Data lines:
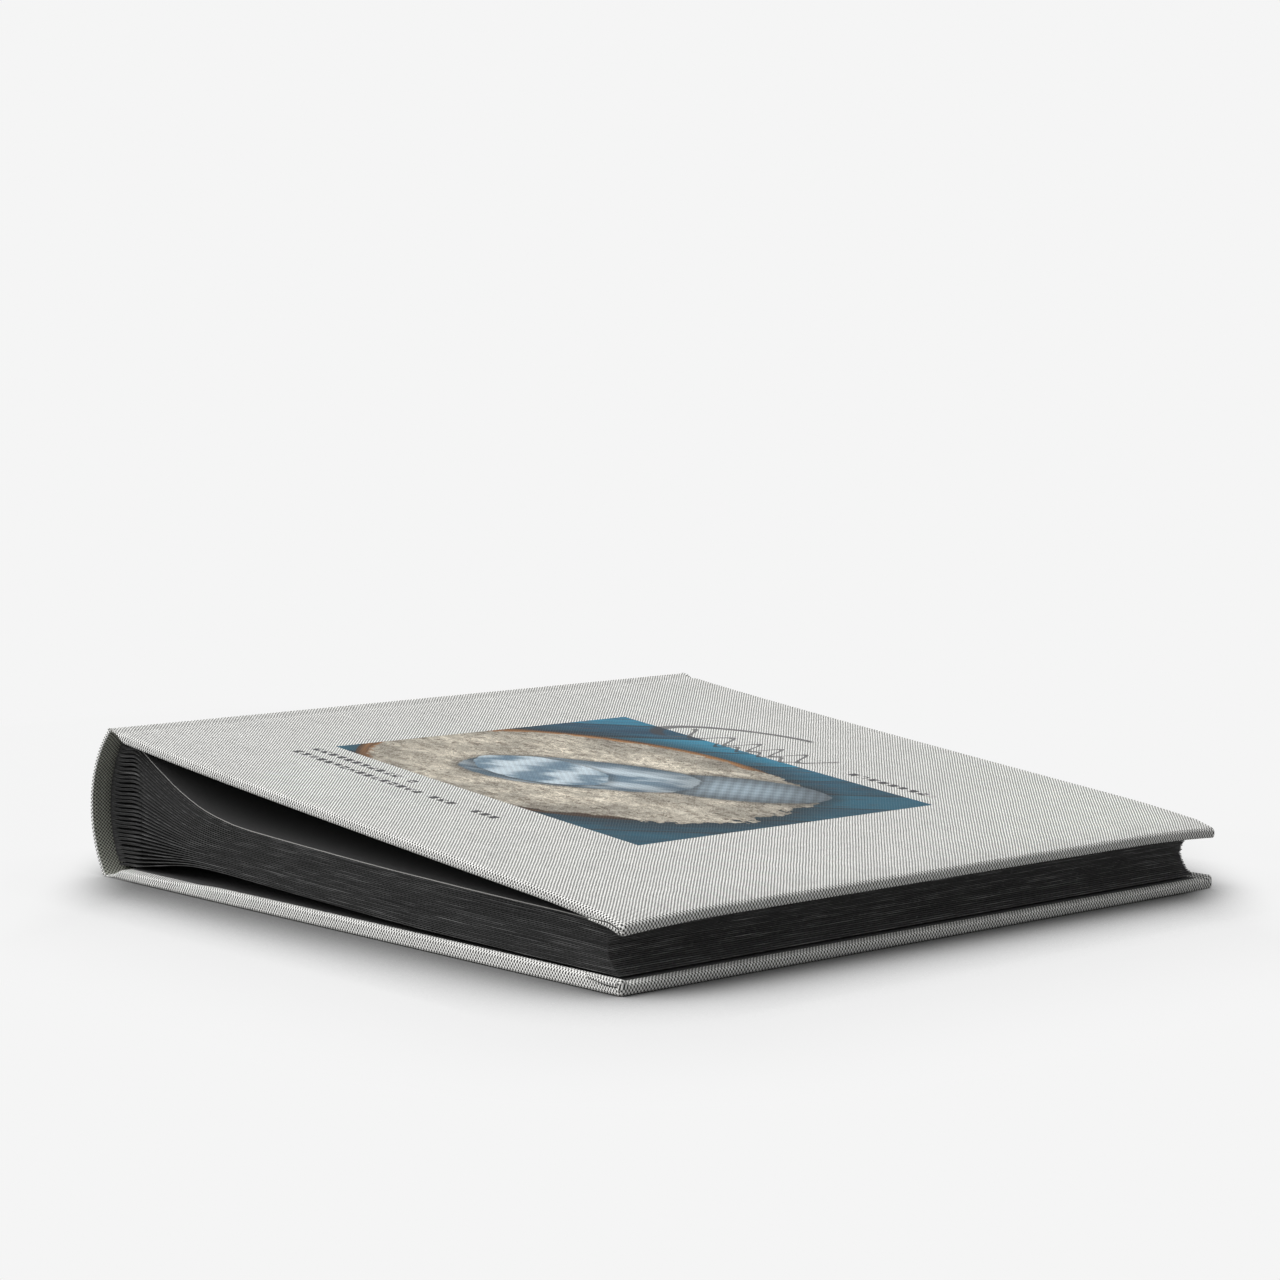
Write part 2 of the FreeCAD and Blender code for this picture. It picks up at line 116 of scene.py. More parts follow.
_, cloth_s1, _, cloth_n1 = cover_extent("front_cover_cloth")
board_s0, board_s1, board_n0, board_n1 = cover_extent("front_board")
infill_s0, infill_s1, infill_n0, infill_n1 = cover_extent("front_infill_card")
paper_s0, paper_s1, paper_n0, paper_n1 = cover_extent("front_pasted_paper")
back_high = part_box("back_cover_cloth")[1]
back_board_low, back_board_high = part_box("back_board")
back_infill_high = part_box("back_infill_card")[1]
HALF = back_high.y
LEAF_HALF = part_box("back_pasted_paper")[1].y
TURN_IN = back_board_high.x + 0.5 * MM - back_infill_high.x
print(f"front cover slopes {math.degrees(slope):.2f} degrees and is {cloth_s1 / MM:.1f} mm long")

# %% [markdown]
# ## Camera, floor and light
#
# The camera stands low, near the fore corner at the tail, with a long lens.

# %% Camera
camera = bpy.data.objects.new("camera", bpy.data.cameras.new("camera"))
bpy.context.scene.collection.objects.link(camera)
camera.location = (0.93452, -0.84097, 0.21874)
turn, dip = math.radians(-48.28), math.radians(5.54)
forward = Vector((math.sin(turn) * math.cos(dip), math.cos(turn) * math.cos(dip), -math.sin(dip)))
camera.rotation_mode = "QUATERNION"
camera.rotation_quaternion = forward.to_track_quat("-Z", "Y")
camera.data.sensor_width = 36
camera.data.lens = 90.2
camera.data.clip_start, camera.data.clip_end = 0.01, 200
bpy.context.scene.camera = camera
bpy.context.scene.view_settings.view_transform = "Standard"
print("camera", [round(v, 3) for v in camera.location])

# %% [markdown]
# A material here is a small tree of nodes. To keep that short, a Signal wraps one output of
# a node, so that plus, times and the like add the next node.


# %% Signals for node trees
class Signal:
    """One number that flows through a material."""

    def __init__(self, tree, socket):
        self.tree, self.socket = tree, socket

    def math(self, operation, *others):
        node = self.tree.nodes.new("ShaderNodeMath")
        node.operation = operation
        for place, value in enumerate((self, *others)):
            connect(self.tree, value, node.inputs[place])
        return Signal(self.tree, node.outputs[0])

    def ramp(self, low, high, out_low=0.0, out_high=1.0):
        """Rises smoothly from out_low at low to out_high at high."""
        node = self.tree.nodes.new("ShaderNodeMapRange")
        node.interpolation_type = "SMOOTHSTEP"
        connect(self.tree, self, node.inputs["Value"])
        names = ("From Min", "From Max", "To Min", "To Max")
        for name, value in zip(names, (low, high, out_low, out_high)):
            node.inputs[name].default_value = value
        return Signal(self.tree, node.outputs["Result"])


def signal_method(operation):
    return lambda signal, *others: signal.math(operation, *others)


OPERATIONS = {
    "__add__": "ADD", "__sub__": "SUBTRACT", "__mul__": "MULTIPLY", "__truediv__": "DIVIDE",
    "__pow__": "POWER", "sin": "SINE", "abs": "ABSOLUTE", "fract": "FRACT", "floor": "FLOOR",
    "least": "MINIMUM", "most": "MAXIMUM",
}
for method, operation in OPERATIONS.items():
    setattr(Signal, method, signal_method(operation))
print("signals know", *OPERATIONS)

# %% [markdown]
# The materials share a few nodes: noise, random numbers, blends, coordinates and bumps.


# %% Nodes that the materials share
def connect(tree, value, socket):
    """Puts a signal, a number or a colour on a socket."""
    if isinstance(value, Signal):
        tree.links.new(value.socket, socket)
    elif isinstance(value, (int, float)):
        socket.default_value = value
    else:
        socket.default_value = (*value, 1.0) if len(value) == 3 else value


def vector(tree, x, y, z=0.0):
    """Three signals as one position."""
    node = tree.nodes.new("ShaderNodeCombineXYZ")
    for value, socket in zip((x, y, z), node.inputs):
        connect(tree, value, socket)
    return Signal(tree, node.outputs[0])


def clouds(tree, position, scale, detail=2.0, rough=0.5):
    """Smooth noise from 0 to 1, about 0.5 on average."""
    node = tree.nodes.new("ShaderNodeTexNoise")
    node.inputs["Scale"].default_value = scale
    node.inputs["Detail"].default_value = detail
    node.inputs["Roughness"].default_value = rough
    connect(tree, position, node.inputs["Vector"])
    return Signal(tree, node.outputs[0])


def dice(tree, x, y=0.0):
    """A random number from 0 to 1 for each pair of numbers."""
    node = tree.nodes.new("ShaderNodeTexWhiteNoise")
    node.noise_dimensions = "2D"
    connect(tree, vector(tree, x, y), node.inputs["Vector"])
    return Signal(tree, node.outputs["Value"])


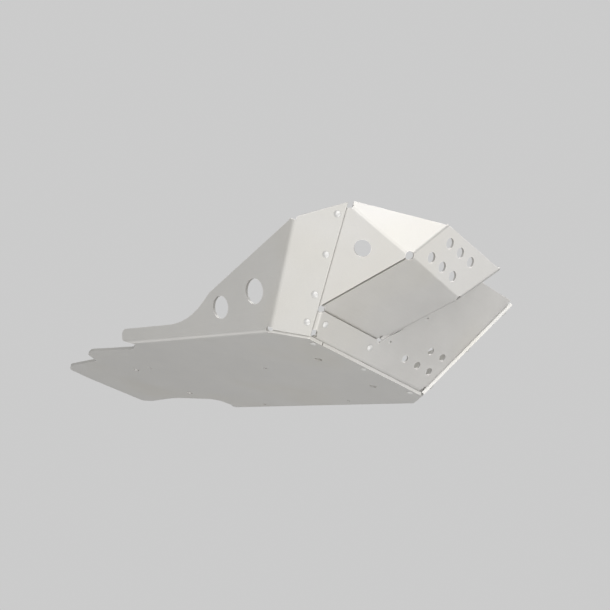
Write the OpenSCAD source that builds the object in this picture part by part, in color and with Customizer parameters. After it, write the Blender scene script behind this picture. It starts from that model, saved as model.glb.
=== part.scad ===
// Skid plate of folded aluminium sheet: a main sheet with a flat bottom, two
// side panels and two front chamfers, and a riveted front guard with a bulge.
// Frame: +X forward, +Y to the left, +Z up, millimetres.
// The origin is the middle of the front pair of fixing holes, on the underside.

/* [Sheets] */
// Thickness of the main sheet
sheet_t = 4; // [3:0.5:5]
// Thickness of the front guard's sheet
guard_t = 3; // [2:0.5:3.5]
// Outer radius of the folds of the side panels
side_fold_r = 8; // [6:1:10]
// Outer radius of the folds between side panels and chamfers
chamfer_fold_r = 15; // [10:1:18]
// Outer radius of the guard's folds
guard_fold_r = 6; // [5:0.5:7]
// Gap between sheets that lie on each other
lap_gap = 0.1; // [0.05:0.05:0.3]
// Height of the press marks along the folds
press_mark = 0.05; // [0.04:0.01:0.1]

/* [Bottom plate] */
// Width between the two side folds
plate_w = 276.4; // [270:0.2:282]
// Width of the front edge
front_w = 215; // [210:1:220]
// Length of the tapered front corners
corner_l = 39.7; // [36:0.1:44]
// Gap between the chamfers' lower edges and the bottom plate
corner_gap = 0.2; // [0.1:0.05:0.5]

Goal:
Only the lines from the one with "Write the OpenSCAD" to the one with "press_mark = 0.05; // [0.04:0.01:0.1]" are wanted; extract them exactly, both ends included.

Task solution:
Write the OpenSCAD source that builds the object in this picture part by part, in color and with Customizer parameters. After it, write the Blender scene script behind this picture. It starts from that model, saved as model.glb.
=== part.scad ===
// Skid plate of folded aluminium sheet: a main sheet with a flat bottom, two
// side panels and two front chamfers, and a riveted front guard with a bulge.
// Frame: +X forward, +Y to the left, +Z up, millimetres.
// The origin is the middle of the front pair of fixing holes, on the underside.

/* [Sheets] */
// Thickness of the main sheet
sheet_t = 4; // [3:0.5:5]
// Thickness of the front guard's sheet
guard_t = 3; // [2:0.5:3.5]
// Outer radius of the folds of the side panels
side_fold_r = 8; // [6:1:10]
// Outer radius of the folds between side panels and chamfers
chamfer_fold_r = 15; // [10:1:18]
// Outer radius of the guard's folds
guard_fold_r = 6; // [5:0.5:7]
// Gap between sheets that lie on each other
lap_gap = 0.1; // [0.05:0.05:0.3]
// Height of the press marks along the folds
press_mark = 0.05; // [0.04:0.01:0.1]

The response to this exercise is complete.